Christine Regan on Harrison, Rimbaud and the Communards

v. Revisited: Harrison, Rimbaud, and the Communards

Thursday 27 July, 1pm Milgate Room, AD Hope Bldg, SLLL

Tony Harrison (1937 – ) is one of England’s greatest political poets, elegists, and verse dramatists of the 20th and 21st centuries, and the stature of his contribution to literature has been recognised by the canonisation of his poetry and prestigious awards. Harrison’s most famous poem is v. (1984), an urban elegy that satirizes its literary model, Thomas Gray’s Elegy Written in a Country Churchyard (1751). Where the poor remain silent and spoken for in Gray’s Elegy, v. unmutes the poor, and its giving voice to the rage of an illiterate Neo-Nazi skinhead led to Tory calls in the tabloids and in parliament for that ‘torrent of four-letter filth’ to be banned. Harrison’s poetry is highly allusive and revisiting this extraordinary poem, v., unearths new layers of meaning. This paper examines the importance for Harrison of the great 19th-century French poet Arthur Rimbaud (1854-91). It is in v. that Harrison most directly expresses an enduring identification with Rimbaud. To understand the political significance of Rimbaud’s presence in v.—and why Rimbaud is important for Harrison’s politics—it is important to keep in mind that Rimbaud was a Communard. The paper will explore the importance of the French radical republican tradition, in the form of the Paris Commune of 1871, for Harrison’s political thought and for the interpretation of Rimbaud in v.

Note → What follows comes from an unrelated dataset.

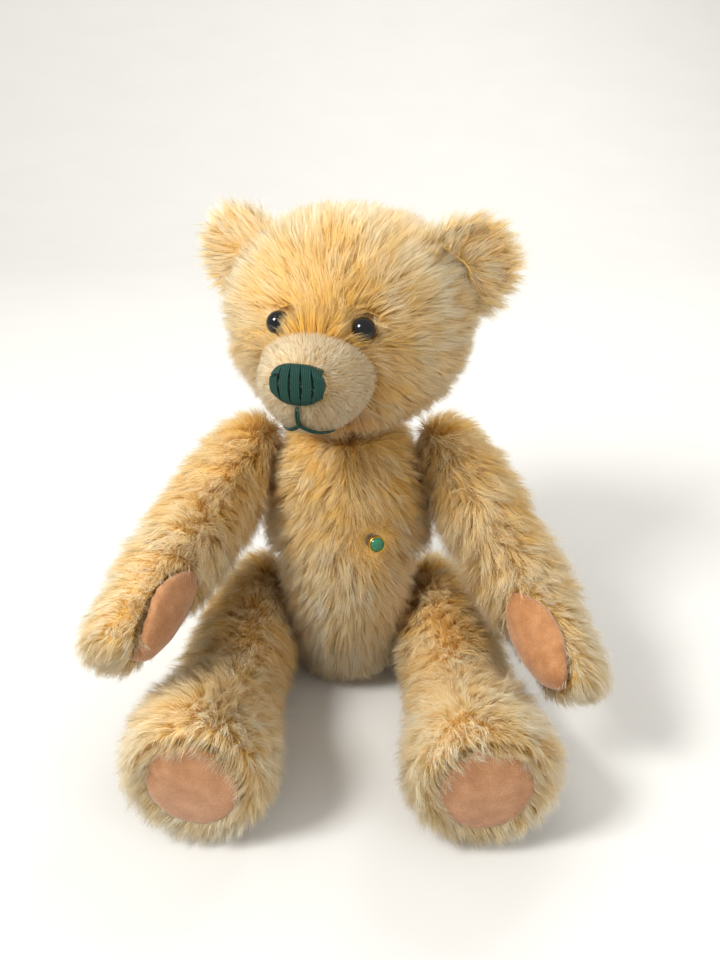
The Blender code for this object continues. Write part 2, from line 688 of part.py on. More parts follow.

This state-of-the-nation poem suggests an alternative social model to neoliberalism in Britain and late capitalism by turning to the Communards—and Rimbaud as ‘the first poet of a civilization that has not yet appeared’—to illuminate utopian possibilities about how to ‘transform the world’ and to ‘change life’.

Dr Christine Regan is the author of The Rimbaud of Leeds: The Political Character of Tony Harrison’s Poetry (2016) and essays on Harrison’s life and work. She is developing a new study of contemporary poetry.